02/03/2008

Oscar et la dame rose : déjouer les pièges

Un enfant qui meurt du cancer adresse une série de lettres à Dieu. Une actrice, seule sur scène, lit ces lettres, en campant les différents personnages évoqués. C’est « Oscar et la dame rose », écrit par Eric-Emmanuel Schmitt et joué au Mail par Anny Duperey. Le risque était évident : courir vers l’exploitation d’une situation déjà pathétique.
En fait, la pièce de Schmitt et l’interprétation de Duperey évitent méticuleusement ce danger. La sentimentalité implique une priorité absolue donnée aux émotions, aux dépens de la raison. Le cœur écrase le cerveau. Or, il faut les deux pour passer au-delà des larmes faciles jusqu’à la réflexion. Il y a eu du trouble dans la salle, mais venu de la perception des réalités de la mort d’enfant, et de l’amour et la colère qui l’accompagnent.
Comment font-ils, alors, l’auteur et la comédienne ? Schmitt présente la situation sans fard, mais avec une gravité ponctuée par un humour décapant. Un autre patient, le petit Yves, devient « Bacon » pour ses amis « parce que c’est un grand brûlé ».

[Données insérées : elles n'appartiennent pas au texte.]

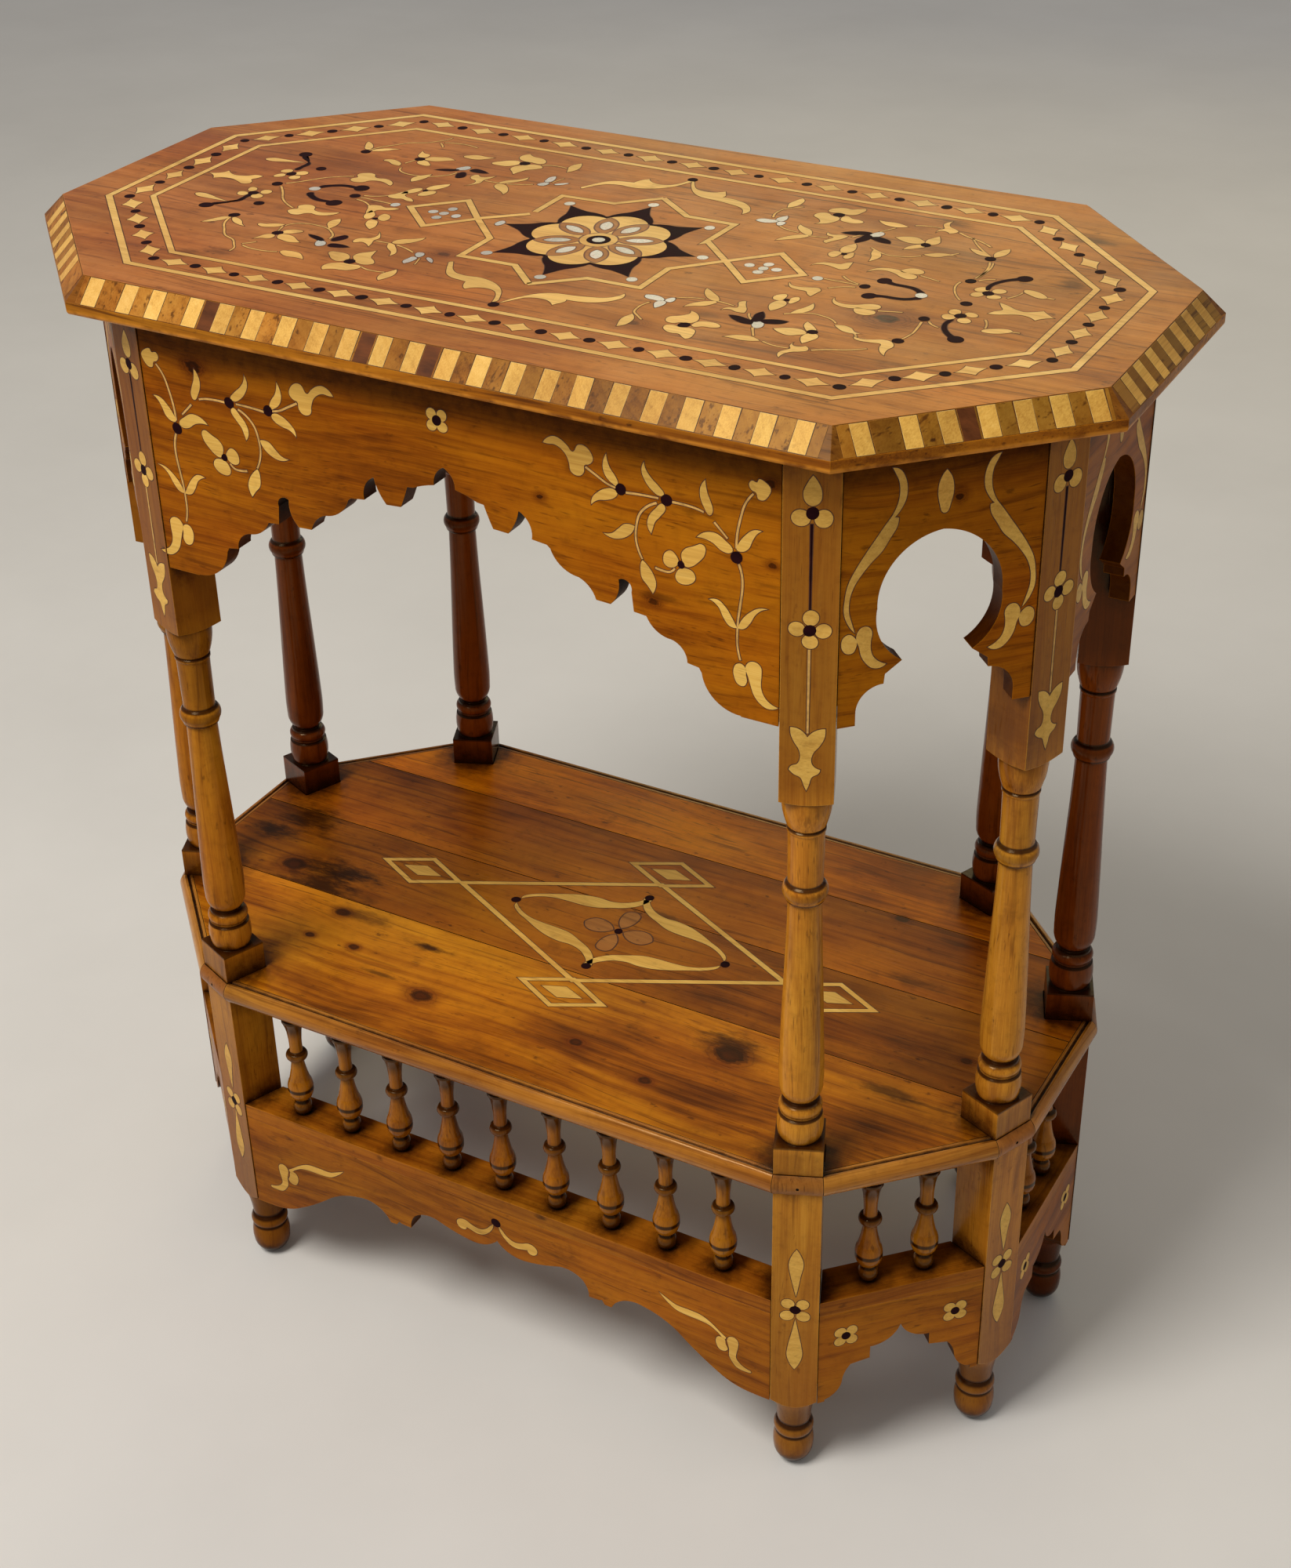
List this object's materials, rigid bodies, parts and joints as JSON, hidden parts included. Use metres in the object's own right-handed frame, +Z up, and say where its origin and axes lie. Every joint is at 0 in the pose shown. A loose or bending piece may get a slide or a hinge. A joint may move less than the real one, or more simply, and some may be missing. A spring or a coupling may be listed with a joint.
{
  "type": "elongated octagonal two-tier occasional table",
  "caption": "Long octagonal side table with a bevelled top on sawn arched aprons, turned legs, and a low boarded shelf over a baluster gallery.",
  "frame": {"origin": "on the floor under the middle of the top", "axes": "+Z up, X along the table's long side, -Y out of its front"},
  "size_m": [0.6874, 0.3752, 0.74],
  "materials": {
    "top_wood": "waxed satin",
    "shelf_wood": "waxed satin",
    "leg_wood": "waxed satin",
    "baluster_wood": "waxed satin",
    "apron_wood": "waxed satin",
    "moulding_wood": "waxed satin",
    "hidden_wood": "raw",
    "iron": "dull"
  },
  "bodies": {
    "root": {"balusters_back": "baluster_wood", "balusters_back_left": "baluster_wood", "balusters_back_right": "baluster_wood", "balusters_front": "baluster_wood", "balusters_front_left": "baluster_wood", "balusters_front_right": "baluster_wood", "balusters_left": "baluster_wood", "balusters_right": "baluster_wood", "batten_screws": "iron", "gallery_rail_back": "apron_wood", "gallery_rail_back_left": "apron_wood", "gallery_rail_back_right": "apron_wood", "gallery_rail_front": "apron_wood", "gallery_rail_front_left": "apron_wood", "gallery_rail_front_right": "apron_wood", "gallery_rail_left": "apron_wood", "gallery_rail_right": "apron_wood", "leg_back_left": "leg_wood", "leg_back_right": "leg_wood", "leg_front_left": "leg_wood", "leg_front_right": "leg_wood", "leg_left_back": "leg_wood", "leg_left_front": "leg_wood", "leg_right_back": "leg_wood", "leg_right_front": "leg_wood", "lower_apron_back": "apron_wood", "lower_apron_back_left": "apron_wood", "lower_apron_back_right": "apron_wood", "lower_apron_front": "apron_wood", "lower_apron_front_left": "apron_wood", "lower_apron_front_right": "apron_wood", "lower_apron_left": "apron_wood", "lower_apron_right": "apron_wood", "moulding_slips": "moulding_wood", "shelf_batten_left": "hidden_wood", "shelf_batten_right": "hidden_wood", "shelf_board_1": "shelf_wood", "shelf_board_2": "shelf_wood", "shelf_board_3": "shelf_wood", "shelf_board_4": "shelf_wood", "shelf_moulding_back": "moulding_wood", "shelf_moulding_back_left": "moulding_wood", "shelf_moulding_back_right": "moulding_wood", "shelf_moulding_front": "moulding_wood", "shelf_moulding_front_left": "moulding_wood", "shelf_moulding_front_right": "moulding_wood", "shelf_moulding_left": "moulding_wood", "shelf_moulding_right": "moulding_wood", "slip_pins": "iron", "top_batten_left": "hidden_wood", "top_batten_right": "hidden_wood", "top_board": "top_wood", "upper_apron_back": "apron_wood", "upper_apron_back_left": "apron_wood", "upper_apron_back_right": "apron_wood", "upper_apron_front": "apron_wood", "upper_apron_front_left": "apron_wood", "upper_apron_front_right": "apron_wood", "upper_apron_left": "apron_wood", "upper_apron_right": "apron_wood"}
  },
  "joints": []
}
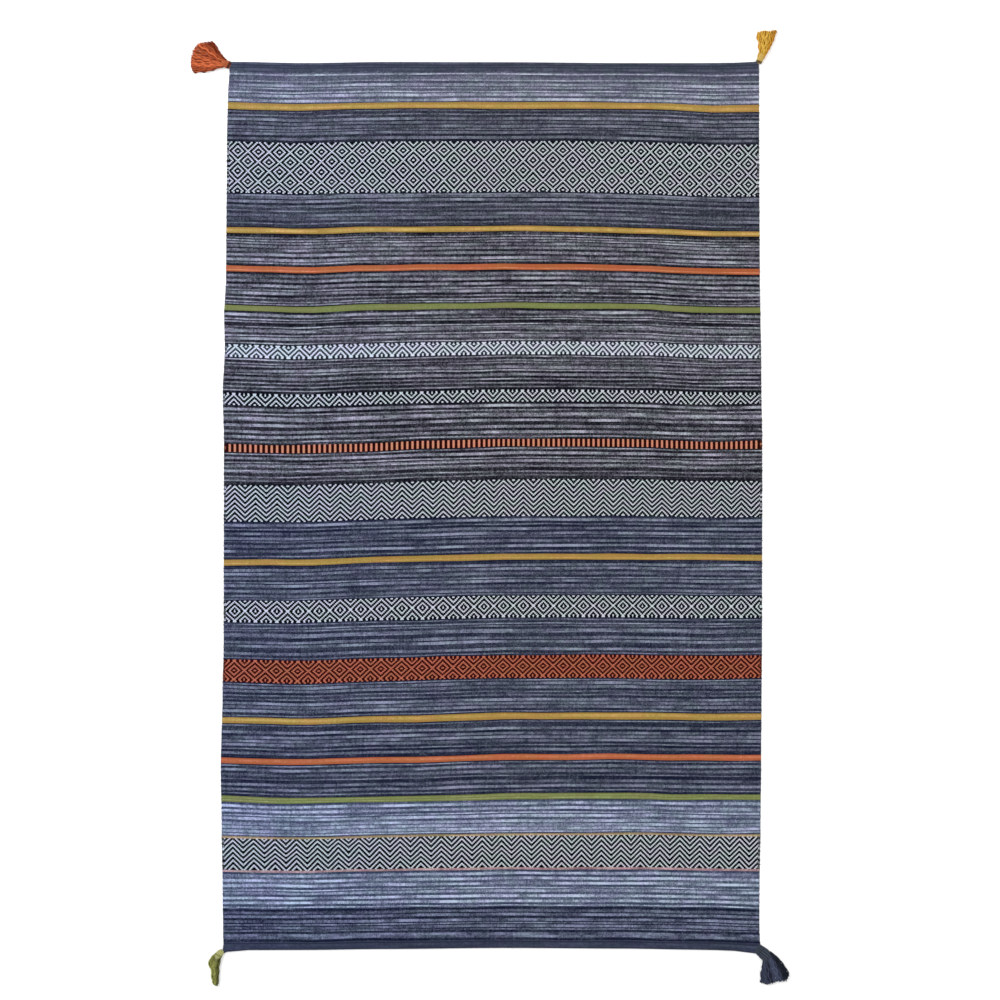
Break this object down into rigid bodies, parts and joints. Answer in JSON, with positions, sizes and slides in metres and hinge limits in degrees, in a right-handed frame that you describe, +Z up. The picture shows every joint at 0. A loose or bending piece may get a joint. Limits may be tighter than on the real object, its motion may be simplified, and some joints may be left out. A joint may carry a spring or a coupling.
{
  "type": "kilim rug",
  "caption": "Flat-woven rectangular rug with striped and patterned bands, plain hemmed ends and a loose yarn tassel at each corner.",
  "frame": {"origin": "middle of the rug's underside, on the floor", "axes": "+X across the rug to its right side, +Y along it to its top end, +Z up from the floor"},
  "size_m": [1.3454, 2.148, 0.0156],
  "materials": {
    "rug_cloth": "matt cotton flat weave",
    "orange_yarn": "soft cotton yarn",
    "yellow_yarn": "soft cotton yarn",
    "green_yarn": "soft cotton yarn",
    "navy_yarn": "soft cotton yarn"
  },
  "bodies": {
    "root": {"rug": "rug_cloth", "tassel_orange": "orange_yarn", "tassel_yellow": "yellow_yarn", "tassel_green": "green_yarn", "tassel_navy": "navy_yarn"}
  },
  "joints": []
}
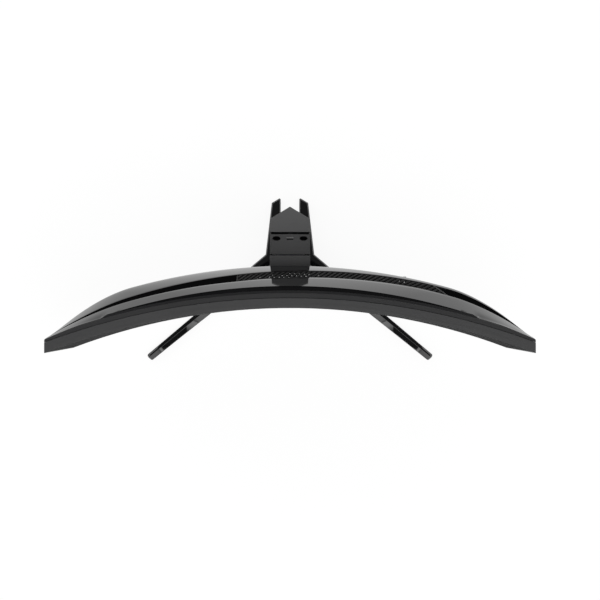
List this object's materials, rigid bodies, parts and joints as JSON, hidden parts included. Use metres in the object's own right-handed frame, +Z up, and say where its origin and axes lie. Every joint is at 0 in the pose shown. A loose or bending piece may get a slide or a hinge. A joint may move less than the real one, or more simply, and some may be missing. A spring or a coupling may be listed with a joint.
{
  "type": "computer monitor",
  "caption": "Wide curved desktop monitor with vented glossy back, tilting hinge blocks, a slim pointed neck and a two-legged V base with a forked tail.",
  "frame": {"origin": "on the desk, under the middle of the object's box", "axes": "+X along the screen's width, -Y the way the screen faces, +Z up"},
  "size_m": [0.71, 0.2716, 0.533],
  "materials": {
    "bezel_plastic": "fine matte texture",
    "cover_gloss": "gloss",
    "grille_plastic": "satin",
    "screen_glass": "matte anti-glare",
    "inner_plastic": "satin",
    "film": "pearl",
    "acrylic": "clear gloss",
    "light_bar": "satin",
    "sheet_steel": "galvanised satin",
    "fastener": "zinc",
    "board": "solder mask",
    "socket_metal": "polished",
    "socket_plastic": "satin",
    "hinge_steel": "dark oiled",
    "block_plastic": "fine matte texture",
    "neck_plastic": "fine matte texture",
    "base_gloss": "gloss paint",
    "control_plastic": "satin",
    "acetal": "satin",
    "foot_rubber": "matte",
    "lens": "frosted"
  },
  "bodies": {
    "stand": {"neck_hinge_bracket": "hinge_steel", "neck_bolts": "fastener", "neck_front_cover": "neck_plastic", "neck_casing": "neck_plastic", "neck_cap": "neck_plastic", "neck_core": "sheet_steel", "neck_foot": "hinge_steel", "base_hub": "base_gloss", "base_leg_left": "base_gloss", "base_leg_right": "base_gloss", "leg_screws": "fastener", "base_screw": "fastener", "rubber_feet": "foot_rubber"},
    "head": {"front_bezel": "bezel_plastic", "lcd_glass": "screen_glass", "mid_frame": "inner_plastic", "optical_films": "film", "light_guide": "acrylic", "reflector_sheet": "film", "led_bar": "light_bar", "backlight_tray": "sheet_steel", "panel_driver_board": "board", "power_light_lens": "lens", "tray_spacers": "sheet_steel", "chassis_plate": "sheet_steel", "chassis_screws": "fastener", "mount_frame": "sheet_steel", "mount_screws": "fastener", "wall_mount_bosses": "fastener", "main_board": "board", "shield_can": "sheet_steel", "power_board": "board", "board_standoffs": "fastener", "board_screws": "fastener", "port_recess": "inner_plastic", "hdmi_socket": "socket_metal", "displayport_socket": "socket_metal", "audio_socket": "socket_plastic", "power_inlet": "socket_plastic", "rear_cover": "cover_gloss", "vent_grille_top": "grille_plastic", "vent_grille_bottom": "grille_plastic", "mount_block_cover": "block_plastic", "tilt_block_cover": "block_plastic", "hinge_head_bracket": "hinge_steel", "bracket_bolts": "fastener", "hinge_pins": "hinge_steel", "friction_washers": "hinge_steel", "hinge_nuts": "fastener", "joystick_board": "board", "joystick_housing": "inner_plastic"},
    "release": {"release_button": "control_plastic"},
    "stick_gimbal": {"joystick_gimbal": "acetal"},
    "stick_rocker": {"joystick_rocker": "acetal"},
    "stick": {"joystick_cap": "control_plastic"}
  },
  "joints": [
    {"name": "tilt", "type": "hinge", "parent": "stand", "child": "head", "pos_m": [0, 0.0604, 0.33], "axis": [-1, 0, 0], "range_deg": [-2, 18]},
    {"name": "release_press", "type": "slide", "parent": "head", "child": "release", "axis": [0, 0, 1], "range_m": [0, 0.003], "stiffness_N_per_m": 600},
    {"name": "joystick_up_down", "type": "hinge", "parent": "head", "child": "stick_gimbal", "pos_m": [0.18, -0.017, 0.185], "axis": [1, 0, 0], "range_deg": [-6, 6], "stiffness_Nm_per_rad": 0.05},
    {"name": "joystick_left_right", "type": "hinge", "parent": "stick_gimbal", "child": "stick_rocker", "pos_m": [0.18, -0.017, 0.185], "axis": [0, 0, 1], "range_deg": [-6, 6], "stiffness_Nm_per_rad": 0.05},
    {"name": "joystick_press", "type": "slide", "parent": "stick_rocker", "child": "stick", "axis": [0, -1, 0], "range_m": [0, 0.0006], "stiffness_N_per_m": 1500}
  ]
}
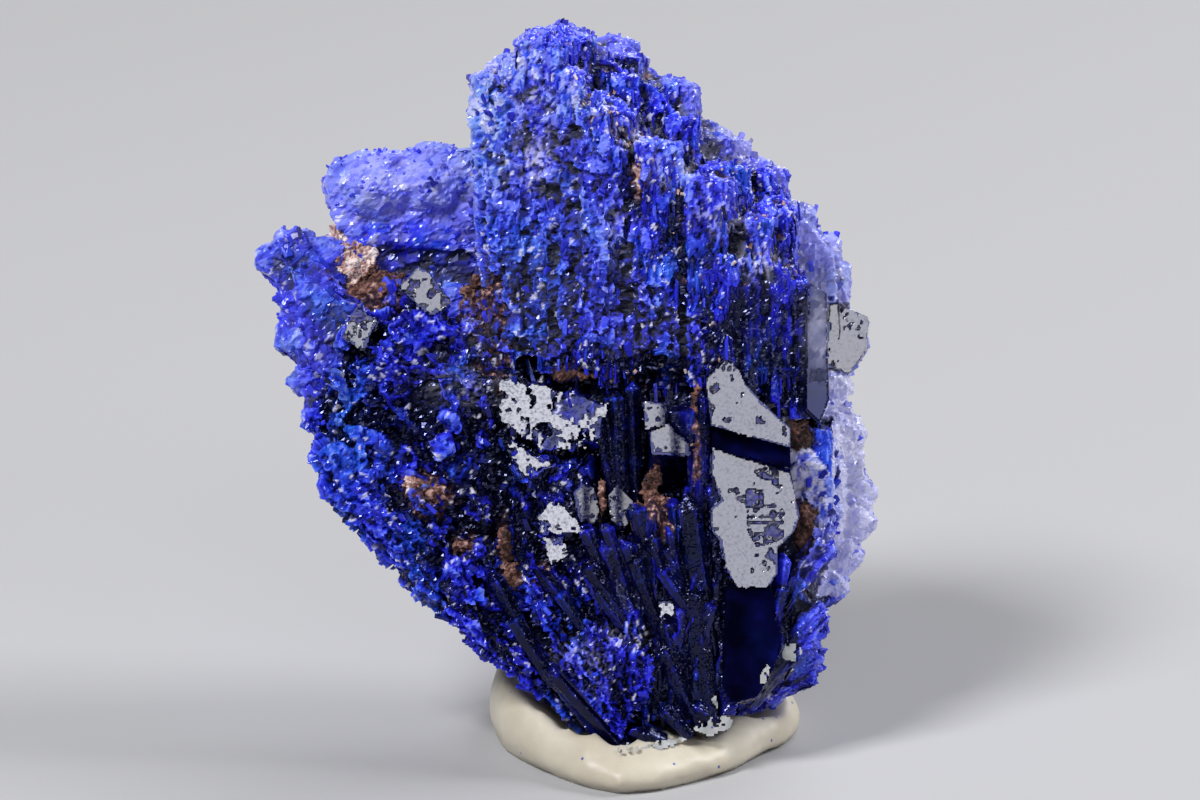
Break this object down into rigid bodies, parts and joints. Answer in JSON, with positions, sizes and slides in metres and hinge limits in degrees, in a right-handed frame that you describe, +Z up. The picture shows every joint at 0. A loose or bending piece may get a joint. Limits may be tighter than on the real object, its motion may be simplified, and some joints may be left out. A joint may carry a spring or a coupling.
{
  "type": "azurite specimen",
  "caption": "Fan-shaped cluster of intergrown deep-blue azurite crystals, standing upright with its root pressed into a soft lump of mineral tack.",
  "frame": {"origin": "middle of the tack pad's flat underside, on the surface it stands on", "axes": "+Z up; -Y towards the display side, where the mirror-faced crystals and the striated crown are; +X to the right as seen from there"},
  "size_m": [0.0255, 0.019, 0.0286],
  "materials": {
    "azurite": "gloss",
    "tack": "matte"
  },
  "bodies": {
    "root": {"azurite_cluster": "azurite", "tack_pad": "tack"}
  },
  "joints": []
}
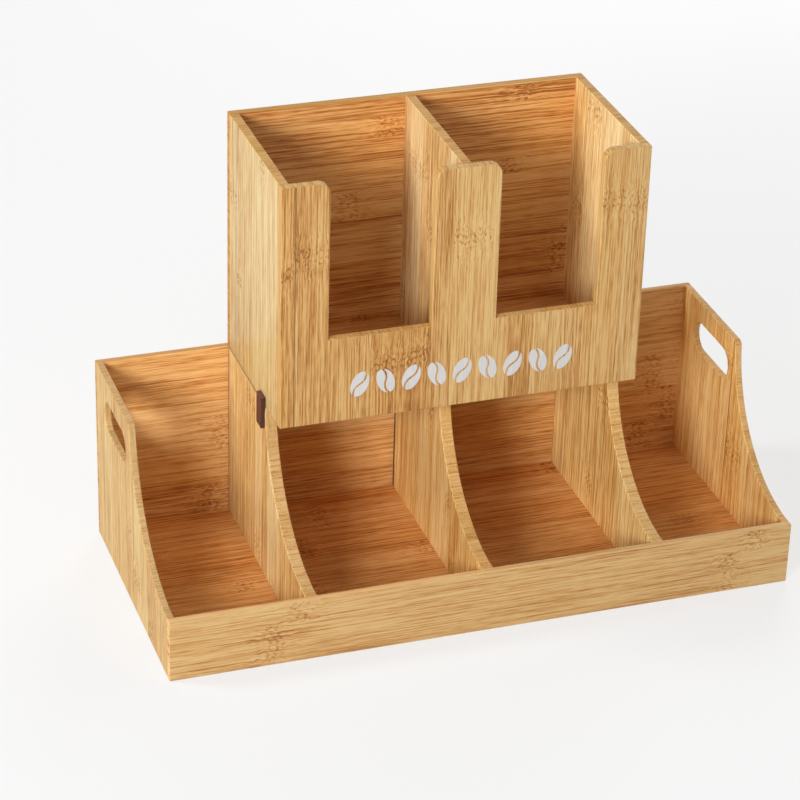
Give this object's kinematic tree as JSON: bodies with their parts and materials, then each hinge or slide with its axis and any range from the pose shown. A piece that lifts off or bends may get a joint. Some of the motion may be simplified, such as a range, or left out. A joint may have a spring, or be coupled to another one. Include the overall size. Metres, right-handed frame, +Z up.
{
  "type": "coffee station organizer",
  "caption": "Two-tier bamboo coffee station organizer: a low tray of open bays with swept dividers and handle slots, and a lift-off cup caddy with cut-out fronts.",
  "frame": {"origin": "centre of the tray's footprint on its underside", "axes": "+X to the right along the front, +Y to the back, +Z up"},
  "size_m": [0.4064, 0.1802, 0.287],
  "materials": {
    "bamboo_board": "clear satin lacquer on carbonised strip bamboo",
    "bamboo_peg": "bare bamboo",
    "dark_clip": "dark reddish brown stain, satin",
    "silver_print": "flat pale silver-grey print"
  },
  "bodies": {
    "tray": {"base_board": "bamboo_board", "back_board": "bamboo_board", "front_rail": "bamboo_board", "left_side_panel": "bamboo_board", "right_side_panel": "bamboo_board", "left_divider": "bamboo_board", "centre_divider": "bamboo_board", "right_divider": "bamboo_board", "left_locating_clip": "dark_clip", "right_locating_clip": "dark_clip", "tray_pegs": "bamboo_peg", "clip_pegs": "bamboo_peg"},
    "caddy": {"caddy_floor": "bamboo_board", "caddy_back_panel": "bamboo_board", "caddy_front_panel": "bamboo_board", "caddy_left_wall": "bamboo_board", "caddy_right_wall": "bamboo_board", "caddy_partition": "bamboo_board", "caddy_pegs": "bamboo_peg", "front_ornament": "silver_print"}
  },
  "joints": [
    {"name": "caddy_lift", "type": "slide", "parent": "tray", "child": "caddy", "axis": [0, 0, 1], "range_m": [0, 0.12]}
  ]
}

Danielle Darrieux, qui avait créé la pièce à Paris, comptait sur sa gouaille de grande dame pour déjouer les pièges. Anny Duperey montre davantage de douceur, mais n’est jamais mielleuse. Son ton reste ferme. Comme Schmitt en écrivant ce qu’elle dit, elle ne force pas l’émotion.
Enfin, l’intelligence est constamment sollicitée, antidote au larmoiement. La dame rose, visiteuse, propose à Oscar de vivre chaque jour comme si c’était dix ans. La pièce met en parallèle la maladie qui empire et ce jeu. Oscar mène une vie trépidante, à travers l’adolescence et ses émois, l’âge adulte, ses déceptions et son épanouissement, la vieillesse et la grande vieillesse. A dix ans, c'est-à-dire cent dix ans, Oscar meurt dans le bonheur d’une vision de la splendeur du monde, et en se sachant partie de cette splendeur. C’est le cadeau qu’il donne au monde, et au public, en le quittant.